Given that Leigh keeps a very safe distance from the viewer who is placed in the position of a pervy voyeur, “Sleeping Beauty” can be categorized as a study of the passive and enigmatic Lucy whose psyche and perception of reality are hard to penetrate into (pun intended!). It could also be seen as a cold, hermetic, provoking, poisonous and disturbingly erotic drama which fascinates by its inspired, sophisticated imagery.
17. The Tragedy of Man (Marcell Jankovics, 2011) / Hungary
“The Tragedy of Man (Az ember tragédiája)” is based on Imre Madách’s play of the same name which is considered to be one of the most important works of Hungarian literature. In order to finish it, Marcell Jankovics went through a production hell and the result of his arduous struggle is an epic and challenging existentialist drama which shows the humans’ true faces.

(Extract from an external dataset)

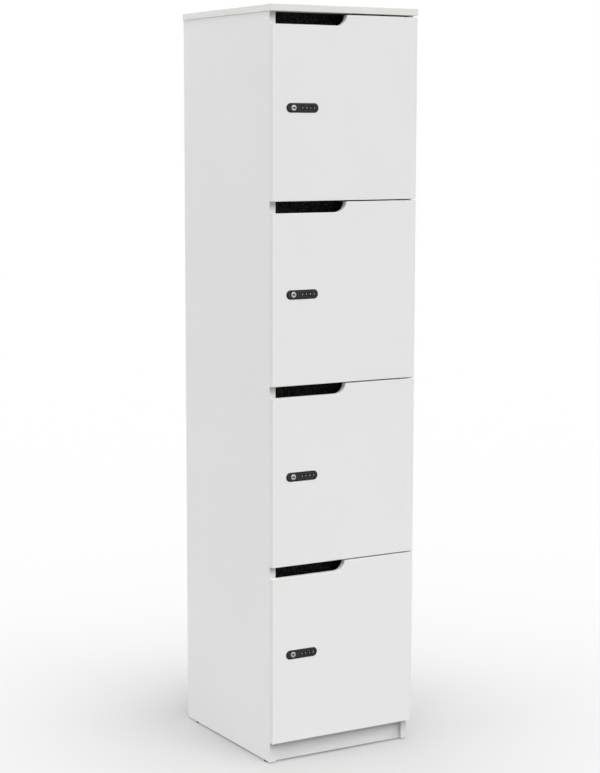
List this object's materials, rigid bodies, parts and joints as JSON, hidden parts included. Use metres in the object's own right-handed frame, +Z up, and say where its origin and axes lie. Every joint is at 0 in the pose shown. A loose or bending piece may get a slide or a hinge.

The knotty plot follows Lucifer, Adam and Eve on an enlightening journey from the Garden of Eden, through the ancient history, earliest civilizations, Byzantine Empire, Kepler’s Prague, Paris in the early stages of revolution, industrialized London, technocratic “utopia” and all the way to the new ice age in a distant future.
Doomed to constant disappointments, Adam embodies all of humanity, whereby Eve who’s initially intoxicated by vanity restores his hope later in the film. Lucifer is determined to prove the Creator’s “experiment” absurd and the God is portrayed as whimsical, even cynical higher being. Jankovics stays true to the philosophical depths of Madách’s writings and in the addition, reviews more than a century after the writer’s death.
Each period of an endless, trial-and-many-errors quest for knowledge and meaning is illustrated in a different way and reflects the director’s innate talent. It is really hard to single out just one vignette, since they are all equally stunning.